The Tigers also showed some character as they battled back from 1-0 and 2-1 deficits against Wake before pulling away to the 4-2 victory.
“These girls are so professional; they don’t get rattled,” said Holmes-Winn.
“They know what they are capable of. Going into the second half of the Wake game, we talked about having better concentration. You can have the best structure around but it doesn’t mean anything if you are not concentrating in the moment. They went out and did really well.”
Senior star striker Kat Sharkey displayed good concentration, scoring three goals in the win over Duke and then tallying all four scores in the Wake victory.
“Kat created some of her opportunities but midfield gave her room to operate,” said Holmes-Winn of Sharkey, one of four Tigers, along with Michelle Cesan and the Reinprecht sisters, Katie and Julia, who were returning to the program after taking a leave of absence last year to train with the U.S. National Team in preparation for the London Olympics.
“Her scoring was partially the product of that. On her penalty corner goals, she got direct shots and showed pinpoint accuracy.”
Princeton got some outstanding play over the weekend from the Reinprechts together with Allison Evans, Charlotte Krause, and Amanda Bird.
“Katie was just outstanding; she is just such a smart player,” asserted Holmes-Winn.
“She and Julia control the midfield and keep the things organized. They were exceptional. Allison Evans did some good running on attack. Charlotte Krause and Amanda Bird did some great things in the back.”
The trio of Sharkey and the Reinprecht sisters provide more than on-field excellence.
“The chemistry is going to be a good thing for us; we have all the pieces in place,” said Holmes-Winn.

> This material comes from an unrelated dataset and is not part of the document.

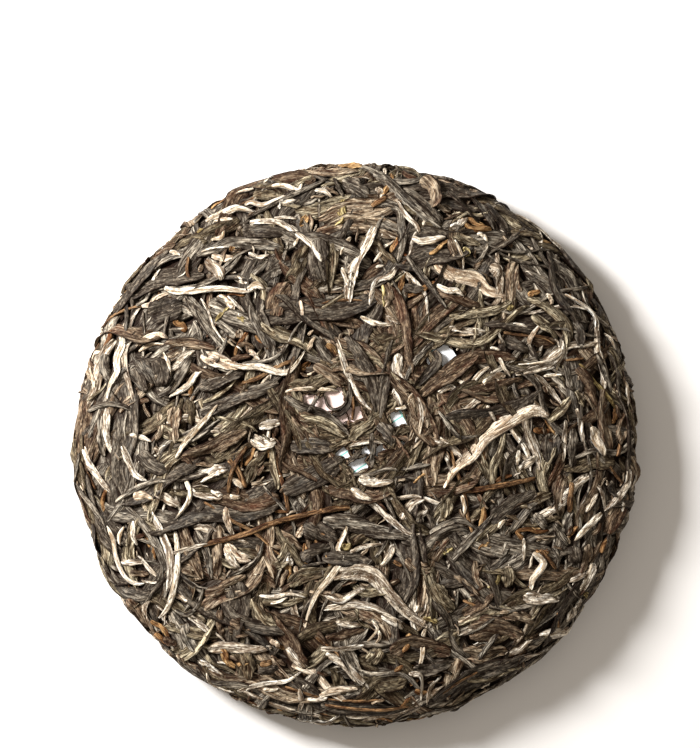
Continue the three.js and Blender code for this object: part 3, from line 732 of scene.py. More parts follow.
BOTTOM_LEFT = (
    Landmark(WOODY, 4.8, ((-61.7, -27), (-58.5, -38), (-54, -48)), 0.3),
    Landmark(DARK, 3.2, ((-57, -30), (-52.6, -39), (-51, -48)), 0.5),
    Landmark(WOODY, 4.3, ((-49, -28), (-49, -39), (-49, -48)), 0.4),
    Landmark(DARK, 7.0, ((-88.6, -23.4), (-85, -30), (-80, -36)), 0.1),
    Landmark(DARK, 6.0, ((-88, -44), (-83, -50), (-77, -53), (-71, -52.5)), 0.3),
    Landmark(WOODY, 4.0, ((-80, -54), (-77, -59), (-73, -65)), 0.3),
    Landmark(WOODY, 5.0, ((-68, -69), (-65.5, -70), (-63, -70)), 0.3),
    Landmark(DARK, 5.0, ((-63, -75), (-57, -80), (-50, -84)), 0.2),
    Landmark(GREEN, 8.0, ((-41, -72), (-39, -77), (-38, -83)), 0.2),
    Landmark(DARK, 3.8, ((-35, -79.4), (-31, -79), (-27, -78)), 0.1),
    Landmark(DARK, 8.0, ((-19, -28), (-13, -31), (-7, -34)), 0.1),
    Landmark(DARK, 5.5, ((-20, -40), (-16, -38), (-9, -36)), 0.1),
    Landmark(GREEN, 5.5, ((-24, -50), (-19, -46), (-9, -44)), 0.3),
    Landmark(WOODY, 7.0, ((-45, -63), (-41, -64.5), (-37, -66)), 0.2),
    Landmark(WOODY, 3.5, ((-48, -58), (-48, -63), (-47, -67.5)), 0.1),
    Landmark(GREEN, 5.0, ((-37, -53.6), (-33, -60.6), (-28, -64)), 0.6),
    Landmark(LIGHT, 4.3, ((-53, -72), (-45.6, -71), (-37, -72), (-29, -71)), 0.35),
    Landmark(DARK, 4.8, ((-47, -54.6), (-44, -60), (-37.5, -63), (-29, -65), (-24, -66)), 0.2),
    Landmark(DARK, 4.8, ((-60.6, -63), (-58.5, -68.6), (-55, -74)), 0.6),
    Landmark(DARK, 3.2, ((-81.6, -21), (-76, -27), (-71, -34), (-67.6, -42), (-67, -50), (-67.6, -55)), 0.6),
    Landmark(WOODY, 2.6, ((-80, -45), (-76, -45.6), (-72.5, -46)), 0.4),
    Landmark(LIGHT, 2.8, ((-83, -41), (-79, -41.7), (-75, -41.7)), 0.4),
    Landmark(LIGHT, 1.8, ((-76, -39.6), (-72.5, -44), (-68.7, -47.6)), 0.5),
    Landmark(LIGHT, 1.9, ((-78.4, -27), (-78.4, -32), (-77, -36)), 0.7),
    Landmark(BUD, 1.6, ((-81.6, -29), (-83, -32.6), (-82.7, -36)), 0.5),
    Landmark(LIGHT, 1.2, ((-75.7, -48), (-72, -48.6), (-68, -48.7)), 0.7),
    Landmark(BLADE, 5.0, ((-46.7, -35), (-43, -39), (-37, -41)), 0.5),
    Landmark(LIGHT, 3.0, ((-46, -38), (-44, -41), (-41, -44)), 0.95),
    Landmark(BLADE, 3.0, ((-46, -22), (-45.6, -27), (-43.4, -32.6)), 0.6),
    Landmark(WIRY, 1.8, ((-45.6, -46.6), (-40, -44), (-35, -40), (-33, -34)), 0.6),
    Landmark(WOODY, 4.0, ((-54.7, -52.5), (-49, -51.4), (-44.5, -48.7), (-38.6, -46)), 0.8),
    Landmark(WIRY, 1.6, ((-64, -58), (-60, -60), (-56, -57), (-53.7, -50)), 0.6),
    Landmark(BUD, 1.3, ((-61.7, -53), (-60, -54.6), (-58.5, -56)), 0.5),
    Landmark(LIGHT, 3.0, ((-59, -60), (-55, -63), (-51, -66.5)), 0.9),
    Landmark(LIGHT, 3.0, ((-56, -76), (-51.5, -78), (-46, -81.5)), 1.0),
    Landmark(LIGHT, 1.5, ((-52.6, -80), (-49, -85), (-42, -87)), 0.7),
    Landmark(LIGHT, 3.0, ((-24.6, -71), (-21, -75.6), (-17, -78)), 0.9),
    Landmark(LIGHT, 1.9, ((-42, -87), (-37, -85), (-31.6, -83.7), (-24, -82.6), (-17.6, -78)), 0.9),
    Landmark(BUD, 1.4, ((-33, -85.8), (-30, -85.8), (-27, -85.6)), 0.6),
    Landmark(LIGHT, 2.0, ((-20, -85), (-19, -90), (-20, -94)), 0.9),
    Landmark(LIGHT, 1.8, ((-17.6, -89), (-13, -89), (-9.6, -88.5)), 0.9),
    Landmark(BLADE, 2.0, ((-30.5, -68.6), (-28.5, -69.6), (-27, -71)), 0.4),
    Landmark(STEM, 2.4, ((-34, -76.7), (-32, -76.6), (-29.4, -76)), 0.7),
    Landmark(BLADE, 2.6, ((-21.4, -33), (-20.2, -31), (-19, -29)), 0.8),
    Landmark(LIGHT, 2.8, ((-25, -40.6), (-23.6, -41), (-23, -43)), 0.9),
    Landmark(WIRY, 1.0, ((-19.8, -43), (-15, -42), (-9.6, -41)), 0.1),
    Landmark(BUD, 1.2, ((-30.5, -56), (-27, -55), (-24, -53.6)), 0.7),
    Landmark(BUD, 1.7, ((-35, -53), (-29.4, -53.6), (-24, -52.5), (-17.6, -53.6)), 0.8),
    Landmark(LIGHT, 3.0, ((-72.5, -23), (-68.7, -31), (-66, -38), (-65.5, -46), (-66.6, -52.5)), 0.8),
    Landmark(BUD, 2.4, ((-64, -30), (-63, -36), (-63, -44), (-64.4, -52.5), (-66.6, -58), (-70, -62)), 0.75),
    Landmark(BUD, 2.0, ((-88, -28), (-85.4, -33), (-84, -40.6), (-81, -46.6), (-77, -49), (-74, -49)), 0.9),
    Landmark(
        STEM,
        2.1,
        ((-60, -37), (-48, -34), (-40, -32), (-29.4, -27.7), (-18.7, -25), (-9.6, -23), (-2, -22.4)),
        0.55,
    ),
    Landmark(LIGHT, 1.9, ((-65, -38.5), (-60, -37), (-52, -35)), 0.7),
    Landmark(
        BUD,
        2.3,
        ((-5.4, -27), (-4, -30), (-7, -36.7), (-5.4, -40), (-9, -46), (-14, -52), (-17, -59), (-18.7, -67)),
        0.4,
    ),
)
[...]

“Kat, Katie, and Julia are our captains. It is great to see that their transition back has been seamless. They do things off the field to help bring the team together. It is a combination of factors; they have shown that they are the ones to lead the group.”
The Tigers will need that chemistry and leadership this Thursday when they face another road test with a contest at No. 9 Penn State (3-1).
“They have tons of speed; they are great at transition on both sides of the ball,” said Holmes-Winn, whose team will open its new Bedford Field by hosting Richmond on September 9.
“We can’t lose focus; we need to pick up our mental energy across 70 minutes of game. We need to be staying in the play. We need numbers around the ball to get space and time. We have to let spacing and structure do the work. We need to spread them out.”